#### Aim of the exercise:
Work out how many lines contain "replaced". Reply with the count alone.
start Given data
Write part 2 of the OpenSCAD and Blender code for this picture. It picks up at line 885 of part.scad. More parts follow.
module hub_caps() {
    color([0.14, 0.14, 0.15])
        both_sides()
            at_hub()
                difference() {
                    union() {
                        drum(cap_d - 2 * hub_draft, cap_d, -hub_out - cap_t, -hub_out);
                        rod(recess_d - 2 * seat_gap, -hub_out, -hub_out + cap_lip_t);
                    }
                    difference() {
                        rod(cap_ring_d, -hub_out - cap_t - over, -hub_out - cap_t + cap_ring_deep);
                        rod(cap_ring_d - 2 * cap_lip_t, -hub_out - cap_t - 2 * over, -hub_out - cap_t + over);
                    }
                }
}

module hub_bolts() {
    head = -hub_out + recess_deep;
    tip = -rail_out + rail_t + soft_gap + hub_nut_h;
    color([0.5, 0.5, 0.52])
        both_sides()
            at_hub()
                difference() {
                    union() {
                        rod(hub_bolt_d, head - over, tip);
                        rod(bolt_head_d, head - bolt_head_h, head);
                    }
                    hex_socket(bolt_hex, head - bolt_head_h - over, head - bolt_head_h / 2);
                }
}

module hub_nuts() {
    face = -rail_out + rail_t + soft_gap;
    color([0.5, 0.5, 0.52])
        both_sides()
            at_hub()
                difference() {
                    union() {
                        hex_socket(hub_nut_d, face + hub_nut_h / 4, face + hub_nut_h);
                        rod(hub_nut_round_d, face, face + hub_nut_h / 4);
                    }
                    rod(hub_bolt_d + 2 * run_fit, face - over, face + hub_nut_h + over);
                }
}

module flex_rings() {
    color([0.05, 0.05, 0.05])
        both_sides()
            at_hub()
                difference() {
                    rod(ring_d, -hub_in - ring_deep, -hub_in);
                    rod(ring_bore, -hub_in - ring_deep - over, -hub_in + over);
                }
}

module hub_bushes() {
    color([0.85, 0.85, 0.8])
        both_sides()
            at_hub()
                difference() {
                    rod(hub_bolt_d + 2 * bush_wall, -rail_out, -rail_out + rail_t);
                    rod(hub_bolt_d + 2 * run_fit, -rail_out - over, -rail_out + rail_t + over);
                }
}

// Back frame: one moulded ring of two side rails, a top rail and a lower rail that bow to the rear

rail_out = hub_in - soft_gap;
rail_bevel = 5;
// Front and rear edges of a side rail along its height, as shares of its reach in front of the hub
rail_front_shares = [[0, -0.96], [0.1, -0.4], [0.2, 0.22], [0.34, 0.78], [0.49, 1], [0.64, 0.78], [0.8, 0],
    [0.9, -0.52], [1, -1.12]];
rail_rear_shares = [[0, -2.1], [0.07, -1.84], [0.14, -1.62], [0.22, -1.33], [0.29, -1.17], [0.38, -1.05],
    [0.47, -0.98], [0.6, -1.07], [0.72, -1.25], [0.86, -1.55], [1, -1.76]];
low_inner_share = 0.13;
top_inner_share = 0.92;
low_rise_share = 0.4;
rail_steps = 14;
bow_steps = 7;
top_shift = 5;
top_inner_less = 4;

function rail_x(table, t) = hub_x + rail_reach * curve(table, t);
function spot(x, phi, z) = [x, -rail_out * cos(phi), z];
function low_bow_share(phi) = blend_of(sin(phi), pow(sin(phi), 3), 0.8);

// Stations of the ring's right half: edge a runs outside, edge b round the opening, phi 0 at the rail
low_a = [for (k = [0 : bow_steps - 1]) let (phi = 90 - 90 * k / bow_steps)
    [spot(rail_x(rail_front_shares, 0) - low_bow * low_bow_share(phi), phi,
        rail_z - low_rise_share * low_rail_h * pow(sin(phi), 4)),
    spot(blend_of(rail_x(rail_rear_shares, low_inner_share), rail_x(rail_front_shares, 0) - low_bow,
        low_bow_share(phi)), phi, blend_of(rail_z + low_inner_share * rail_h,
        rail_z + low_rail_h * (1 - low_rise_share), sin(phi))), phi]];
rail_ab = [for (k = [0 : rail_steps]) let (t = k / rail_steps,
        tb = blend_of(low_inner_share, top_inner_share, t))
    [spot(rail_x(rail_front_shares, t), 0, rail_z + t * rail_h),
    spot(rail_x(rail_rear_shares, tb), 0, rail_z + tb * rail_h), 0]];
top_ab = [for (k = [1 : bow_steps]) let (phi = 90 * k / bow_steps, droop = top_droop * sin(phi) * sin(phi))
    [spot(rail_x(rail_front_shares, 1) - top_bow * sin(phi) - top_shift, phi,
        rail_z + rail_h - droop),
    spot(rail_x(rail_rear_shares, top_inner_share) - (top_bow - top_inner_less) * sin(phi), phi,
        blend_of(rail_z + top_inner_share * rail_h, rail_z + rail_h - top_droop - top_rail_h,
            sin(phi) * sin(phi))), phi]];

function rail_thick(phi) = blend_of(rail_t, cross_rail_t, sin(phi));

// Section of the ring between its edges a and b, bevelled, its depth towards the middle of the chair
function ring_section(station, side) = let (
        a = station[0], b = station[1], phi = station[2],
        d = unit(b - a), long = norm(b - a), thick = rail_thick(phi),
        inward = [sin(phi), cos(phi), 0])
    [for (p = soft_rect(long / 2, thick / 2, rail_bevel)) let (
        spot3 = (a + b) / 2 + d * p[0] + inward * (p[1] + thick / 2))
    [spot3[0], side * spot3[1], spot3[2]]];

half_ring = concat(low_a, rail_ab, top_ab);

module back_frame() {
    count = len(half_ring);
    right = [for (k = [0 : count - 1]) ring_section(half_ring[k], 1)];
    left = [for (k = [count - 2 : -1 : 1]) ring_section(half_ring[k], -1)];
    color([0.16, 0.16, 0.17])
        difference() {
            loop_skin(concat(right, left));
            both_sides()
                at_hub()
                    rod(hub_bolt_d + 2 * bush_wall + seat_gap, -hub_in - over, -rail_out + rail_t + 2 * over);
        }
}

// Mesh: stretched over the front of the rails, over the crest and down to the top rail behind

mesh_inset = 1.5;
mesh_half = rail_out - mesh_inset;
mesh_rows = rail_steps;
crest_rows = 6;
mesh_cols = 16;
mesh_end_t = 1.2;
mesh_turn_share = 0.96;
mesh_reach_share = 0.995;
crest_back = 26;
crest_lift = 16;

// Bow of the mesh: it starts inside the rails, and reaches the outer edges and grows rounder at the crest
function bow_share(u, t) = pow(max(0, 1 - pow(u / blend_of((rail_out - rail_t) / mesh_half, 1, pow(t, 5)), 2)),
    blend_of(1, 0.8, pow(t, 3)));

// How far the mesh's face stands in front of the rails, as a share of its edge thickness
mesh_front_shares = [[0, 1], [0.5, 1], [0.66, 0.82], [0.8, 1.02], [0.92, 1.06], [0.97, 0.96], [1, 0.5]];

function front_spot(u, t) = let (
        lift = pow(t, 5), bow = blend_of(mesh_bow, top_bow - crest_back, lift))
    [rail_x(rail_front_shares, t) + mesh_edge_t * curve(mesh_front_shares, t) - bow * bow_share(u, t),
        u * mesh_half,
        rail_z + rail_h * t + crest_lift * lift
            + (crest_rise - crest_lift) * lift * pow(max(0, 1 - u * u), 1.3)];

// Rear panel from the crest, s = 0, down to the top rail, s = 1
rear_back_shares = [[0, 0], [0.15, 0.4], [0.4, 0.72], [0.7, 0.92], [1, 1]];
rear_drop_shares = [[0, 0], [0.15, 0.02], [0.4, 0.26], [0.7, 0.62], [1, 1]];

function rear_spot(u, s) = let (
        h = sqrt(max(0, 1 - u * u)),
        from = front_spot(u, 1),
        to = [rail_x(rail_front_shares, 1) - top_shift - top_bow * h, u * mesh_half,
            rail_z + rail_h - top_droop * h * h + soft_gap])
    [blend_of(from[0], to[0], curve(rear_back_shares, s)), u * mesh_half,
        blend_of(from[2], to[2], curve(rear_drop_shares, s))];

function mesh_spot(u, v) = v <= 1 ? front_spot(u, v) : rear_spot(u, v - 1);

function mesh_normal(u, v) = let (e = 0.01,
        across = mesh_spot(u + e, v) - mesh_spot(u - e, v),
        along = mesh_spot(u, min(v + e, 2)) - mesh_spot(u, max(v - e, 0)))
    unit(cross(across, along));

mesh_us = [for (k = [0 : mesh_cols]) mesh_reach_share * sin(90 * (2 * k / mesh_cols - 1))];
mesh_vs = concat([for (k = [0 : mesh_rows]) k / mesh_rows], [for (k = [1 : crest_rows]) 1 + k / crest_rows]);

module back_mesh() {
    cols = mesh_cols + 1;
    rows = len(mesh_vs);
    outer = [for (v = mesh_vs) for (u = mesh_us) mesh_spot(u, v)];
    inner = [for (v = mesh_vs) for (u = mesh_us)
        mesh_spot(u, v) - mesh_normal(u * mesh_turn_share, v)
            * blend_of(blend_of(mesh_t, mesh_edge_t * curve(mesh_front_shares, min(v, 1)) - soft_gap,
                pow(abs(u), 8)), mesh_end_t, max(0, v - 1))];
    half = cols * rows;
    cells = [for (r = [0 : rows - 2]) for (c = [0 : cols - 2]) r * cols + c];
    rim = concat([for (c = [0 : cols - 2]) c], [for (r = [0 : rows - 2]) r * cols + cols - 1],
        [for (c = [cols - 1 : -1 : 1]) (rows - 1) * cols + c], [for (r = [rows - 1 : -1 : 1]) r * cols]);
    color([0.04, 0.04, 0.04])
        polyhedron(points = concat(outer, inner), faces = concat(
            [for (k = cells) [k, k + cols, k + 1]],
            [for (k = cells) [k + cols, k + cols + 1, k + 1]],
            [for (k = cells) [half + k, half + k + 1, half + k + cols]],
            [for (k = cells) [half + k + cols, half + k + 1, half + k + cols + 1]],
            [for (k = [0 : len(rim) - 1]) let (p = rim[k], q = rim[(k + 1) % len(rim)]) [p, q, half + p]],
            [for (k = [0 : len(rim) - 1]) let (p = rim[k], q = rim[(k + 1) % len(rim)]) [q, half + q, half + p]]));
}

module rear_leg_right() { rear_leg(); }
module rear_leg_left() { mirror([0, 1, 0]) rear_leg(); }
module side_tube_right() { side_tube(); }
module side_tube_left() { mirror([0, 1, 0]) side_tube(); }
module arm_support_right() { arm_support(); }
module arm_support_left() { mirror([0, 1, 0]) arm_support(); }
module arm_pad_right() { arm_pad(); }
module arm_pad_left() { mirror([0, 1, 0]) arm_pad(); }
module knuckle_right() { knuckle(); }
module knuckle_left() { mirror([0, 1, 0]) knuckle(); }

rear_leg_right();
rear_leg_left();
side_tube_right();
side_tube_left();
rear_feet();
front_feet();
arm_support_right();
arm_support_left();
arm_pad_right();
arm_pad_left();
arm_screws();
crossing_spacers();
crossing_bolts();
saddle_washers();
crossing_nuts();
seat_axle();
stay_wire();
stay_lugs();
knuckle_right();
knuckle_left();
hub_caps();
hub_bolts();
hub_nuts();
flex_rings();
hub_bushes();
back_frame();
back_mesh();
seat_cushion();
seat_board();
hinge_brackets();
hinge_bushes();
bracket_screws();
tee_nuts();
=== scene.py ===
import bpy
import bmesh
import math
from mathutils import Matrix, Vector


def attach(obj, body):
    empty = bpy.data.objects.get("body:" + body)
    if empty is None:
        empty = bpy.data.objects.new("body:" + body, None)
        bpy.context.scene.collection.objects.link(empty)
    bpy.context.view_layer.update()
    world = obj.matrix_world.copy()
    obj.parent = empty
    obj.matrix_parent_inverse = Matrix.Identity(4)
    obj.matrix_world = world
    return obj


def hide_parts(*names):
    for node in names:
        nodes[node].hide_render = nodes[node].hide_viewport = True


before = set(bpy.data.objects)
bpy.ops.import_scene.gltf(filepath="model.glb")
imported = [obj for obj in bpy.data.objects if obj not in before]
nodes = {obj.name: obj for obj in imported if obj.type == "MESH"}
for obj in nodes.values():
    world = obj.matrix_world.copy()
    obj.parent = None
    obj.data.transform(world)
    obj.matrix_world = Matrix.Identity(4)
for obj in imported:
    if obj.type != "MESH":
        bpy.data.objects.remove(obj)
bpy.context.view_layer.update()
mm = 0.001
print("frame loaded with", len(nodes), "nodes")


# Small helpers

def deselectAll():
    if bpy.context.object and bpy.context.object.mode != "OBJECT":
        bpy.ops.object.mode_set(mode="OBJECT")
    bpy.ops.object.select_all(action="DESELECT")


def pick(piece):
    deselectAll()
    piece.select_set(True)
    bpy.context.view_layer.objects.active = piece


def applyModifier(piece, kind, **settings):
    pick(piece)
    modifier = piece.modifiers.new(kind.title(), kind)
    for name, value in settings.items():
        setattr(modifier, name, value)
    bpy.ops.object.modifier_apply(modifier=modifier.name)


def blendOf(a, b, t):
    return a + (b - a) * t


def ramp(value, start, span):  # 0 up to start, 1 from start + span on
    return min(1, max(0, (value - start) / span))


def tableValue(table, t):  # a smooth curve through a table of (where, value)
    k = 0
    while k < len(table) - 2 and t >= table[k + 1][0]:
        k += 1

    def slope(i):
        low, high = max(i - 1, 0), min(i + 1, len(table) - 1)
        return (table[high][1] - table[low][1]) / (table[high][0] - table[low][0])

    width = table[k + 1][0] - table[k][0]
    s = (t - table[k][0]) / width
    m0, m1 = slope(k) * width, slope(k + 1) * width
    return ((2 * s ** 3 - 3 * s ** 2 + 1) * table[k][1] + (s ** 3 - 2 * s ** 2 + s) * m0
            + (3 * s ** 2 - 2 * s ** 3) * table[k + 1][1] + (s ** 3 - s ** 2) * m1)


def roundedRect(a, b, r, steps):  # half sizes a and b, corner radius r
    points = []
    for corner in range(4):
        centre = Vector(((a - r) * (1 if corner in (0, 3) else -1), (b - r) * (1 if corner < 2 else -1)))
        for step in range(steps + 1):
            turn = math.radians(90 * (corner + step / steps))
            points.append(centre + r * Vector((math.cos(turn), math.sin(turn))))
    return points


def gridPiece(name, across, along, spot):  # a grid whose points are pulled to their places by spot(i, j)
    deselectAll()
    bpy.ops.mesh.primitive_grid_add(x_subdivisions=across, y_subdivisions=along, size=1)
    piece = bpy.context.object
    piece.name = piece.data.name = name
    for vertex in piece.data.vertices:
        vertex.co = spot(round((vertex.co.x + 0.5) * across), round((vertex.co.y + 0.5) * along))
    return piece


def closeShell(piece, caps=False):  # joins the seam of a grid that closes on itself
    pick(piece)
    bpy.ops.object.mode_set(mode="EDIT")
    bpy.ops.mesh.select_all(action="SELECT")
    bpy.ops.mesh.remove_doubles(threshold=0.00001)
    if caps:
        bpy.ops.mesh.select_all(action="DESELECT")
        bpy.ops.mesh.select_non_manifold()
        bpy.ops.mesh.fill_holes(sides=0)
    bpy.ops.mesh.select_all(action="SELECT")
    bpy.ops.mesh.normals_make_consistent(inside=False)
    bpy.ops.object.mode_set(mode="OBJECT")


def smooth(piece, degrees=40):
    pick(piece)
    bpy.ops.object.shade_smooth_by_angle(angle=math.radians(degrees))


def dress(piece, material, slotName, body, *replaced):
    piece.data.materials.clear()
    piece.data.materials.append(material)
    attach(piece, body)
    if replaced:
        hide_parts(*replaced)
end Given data
#### Result of the task:
3